Simon’s rapacity proved his undoing. In the spring of 1265 the powerful Gilbert Clare, Earl of Gloucester, deserted the baronial cause and fled west with John Giffard to join the Marchers, who had still not gone to Ireland. Gloucester’s defection was a catastrophe for Simon, partially motivated by the ruthless treatment of Robert Ferrers. The arrest and imprisonment of a fellow earl made Gloucester understandably nervous, and he had already been in dispute with Simon over many issues: the ransom of a prisoner after Lewes, control of royal castles, the maintenance of the Provisions of Oxford and Mise of Lewes. Simon’s alliance with Llywelyn also threatened Gloucester’s massive power base in the March, under constant threat of attack by the Welsh prince.
For a time Clare and Giffard made their home in the forests near Gloucester, like a couple of Robin Hoods. The pugnacious Giffard lit a fire every night, to let the enemy know of his location and dare them to attack him. He may have also intended to make the captive Edward aware of the location of his friends:
‘The Earl of Gloucester was in the forest beside,
And Sir John Giffard also upon a high hill lay:
Which is called Erdland, both night and day:
A great fire he made there, at nights, of wood and spray,
And drew a track thereabout which was wide seen,
And into Gloucester also, so that his foes might see,
Where they should find him on that hill high.’

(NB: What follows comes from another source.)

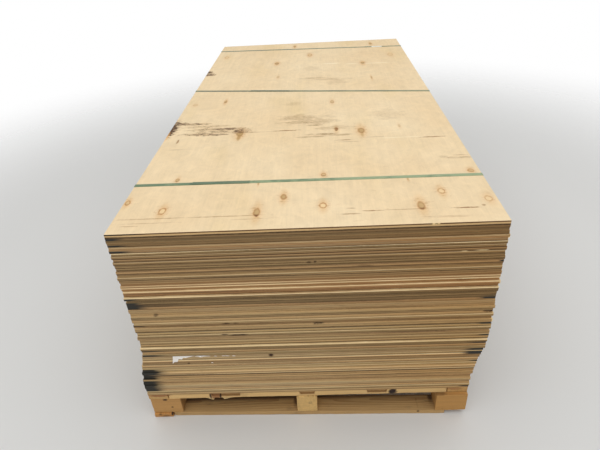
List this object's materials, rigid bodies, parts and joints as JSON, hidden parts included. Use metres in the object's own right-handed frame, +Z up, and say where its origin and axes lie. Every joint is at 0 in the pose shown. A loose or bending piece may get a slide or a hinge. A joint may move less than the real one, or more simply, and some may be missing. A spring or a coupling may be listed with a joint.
{
  "type": "strapped plywood stack",
  "caption": "Stack of plywood sheets lying flat on a wooden block pallet and held down with plastic straps, with fork openings on all four sides.",
  "frame": {"origin": "middle of the pallet's underside, at floor level", "axes": "+Z up; +Y along the sheets' length, away from the end that shows in the picture; +X to the right across their width"},
  "size_m": [1.291, 2.5153, 0.894],
  "materials": {
    "plywood_face": "matte",
    "plywood_edges": "matte",
    "pallet_blocks": "rough sawn",
    "pallet_boards": "rough sawn",
    "strap": "satin",
    "paper": "matte"
  },
  "bodies": {
    "root": {"far_strap": "strap", "middle_strap": "strap", "near_strap": "strap", "pallet_block_far_centre": "pallet_blocks", "pallet_block_far_left": "pallet_blocks", "pallet_block_far_right": "pallet_blocks", "pallet_block_middle_centre": "pallet_blocks", "pallet_block_middle_left": "pallet_blocks", "pallet_block_middle_right": "pallet_blocks", "pallet_block_near_centre": "pallet_blocks", "pallet_block_near_left": "pallet_blocks", "pallet_block_near_right": "pallet_blocks", "pallet_bottom_board_far": "pallet_boards", "pallet_bottom_board_middle": "pallet_boards", "pallet_bottom_board_near": "pallet_boards", "pallet_bottom_side_board_left": "pallet_boards", "pallet_bottom_side_board_right": "pallet_boards", "pallet_top_board_far": "pallet_boards", "pallet_top_board_middle": "pallet_boards", "pallet_top_board_near": "pallet_boards", "pallet_top_side_board_left": "pallet_boards", "pallet_top_side_board_right": "pallet_boards", "paper_scrap": "paper", "sheets_even": "plywood_edges", "sheets_odd": "plywood_edges", "top_sheet": "plywood_face"}
  },
  "joints": []
}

More bad news reached Simon in May when he learned that the exiles, Earl Warenne and William Valence, had landed in Pembroke to throw their weight behind the Marchers. To counter these threats, Simon marched to Hereford, taking the king and Edward with him, where he set about refortifying the castle. From Hereford he was well-placed to intercept the invaders if they attempted to link up with the Marchers.
Shortly after 28th May Simon received the worst news yet: Edward had escaped.